Pero, para dejar aquí esta incursión gratuita por los asuntos políticos, no puedo por menos que señalar que al igual que me asustan los defensores de la Nación española, me asustan igualmente los defensores de las otras Naciones o patrias que algunos vascos o catalanes o gallegos quieren instaurar en sus territorios con sus mapas respectivos.

 

La maldición del valor simbólico nacional se aplica también y en igual medida a ellos, y no es necesario pensarse mucho cuál sería la respuesta que darían quienes tienen por símbolo de nación Cataluña o el País Vasco o Galicia a aquellos municipios catalanes, vascos o gallegos que no quisieran formar parte del mapa de un estado independiente catalán vasco o gallego.

 

Y frente a tanto ruido y violencia, ¡cuán racional y amable parece la actitud de los economistas! Para ellos, para los que lo son auténticamente, eso del valor simbólico es y debe ser sólo algo privado y personal, que los bienes simbólicos públicos como la Nación son, sencillamente, un despropósito pues, como se ha dicho, se asientan en la destrucción de valores de cambio o la renuncia a intercambios mutuamente ventajosos. Los economistas, al menos los académicos, entienden que hay un tamaño eficiente y óptimo para las agrupaciones humanas en función de las preferencias de los individuos que las forman y los costes de provisión de los bienes públicos que justifican esa unión.

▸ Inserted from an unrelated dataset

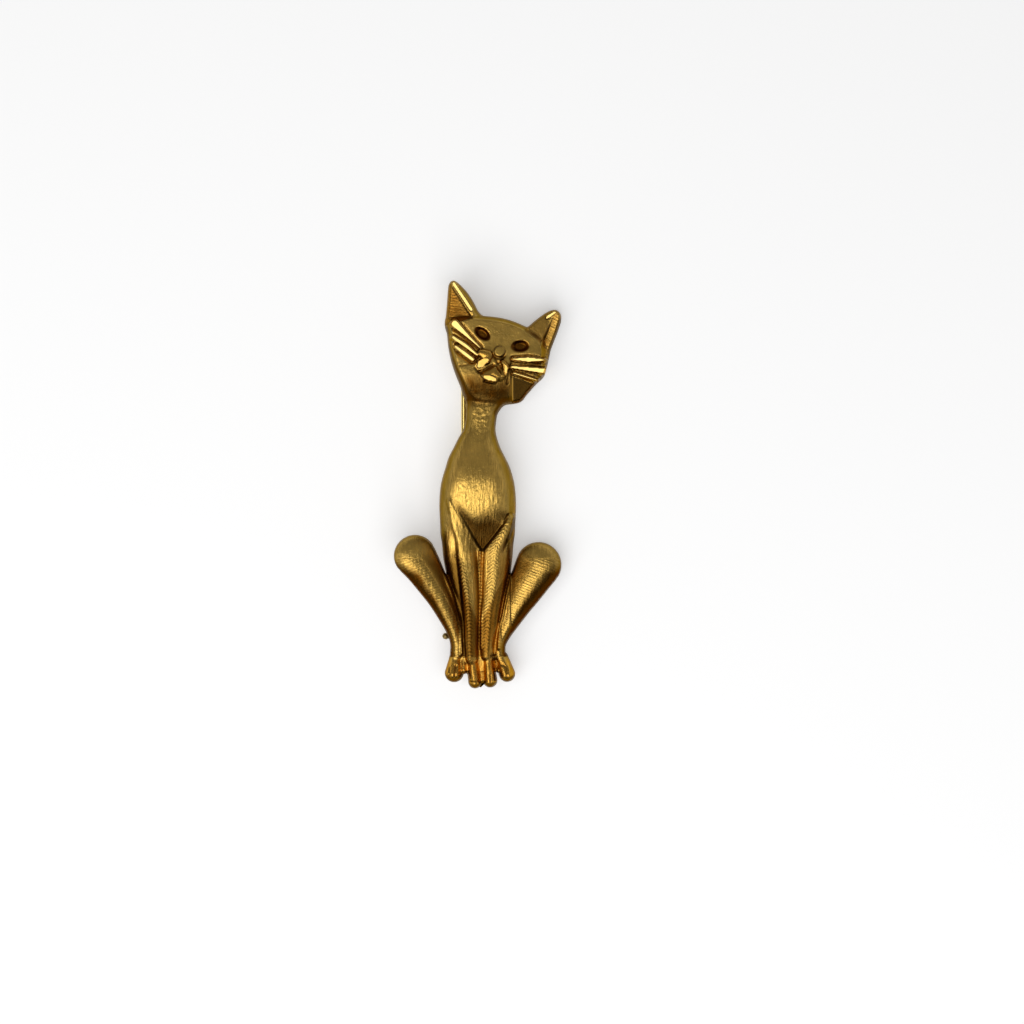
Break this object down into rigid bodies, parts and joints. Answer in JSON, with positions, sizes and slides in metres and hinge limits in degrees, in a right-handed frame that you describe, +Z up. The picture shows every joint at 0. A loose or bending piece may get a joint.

De modo que, si las preferencias o costes así lo justifican, el tamaño o el mapa de una nación debieran alterarse en persecución de la mayor eficiencia.

 

Claro que esta visión es alicorta o pedreste pues se olvida, o defiende que olvidemos, el valor simbólico de la Nación, la Patria y demás embelecos colectivos. Será una visión pacata o prosaica de lo que debería ser una nación, pero, sin embargo, cuán civilizada es. Cuántos muertos menos se habrían inmolado en el curso de la reciente historia si esta forma de ver las cosas de los economistas, tan propios al cambalache estuviese generalizada.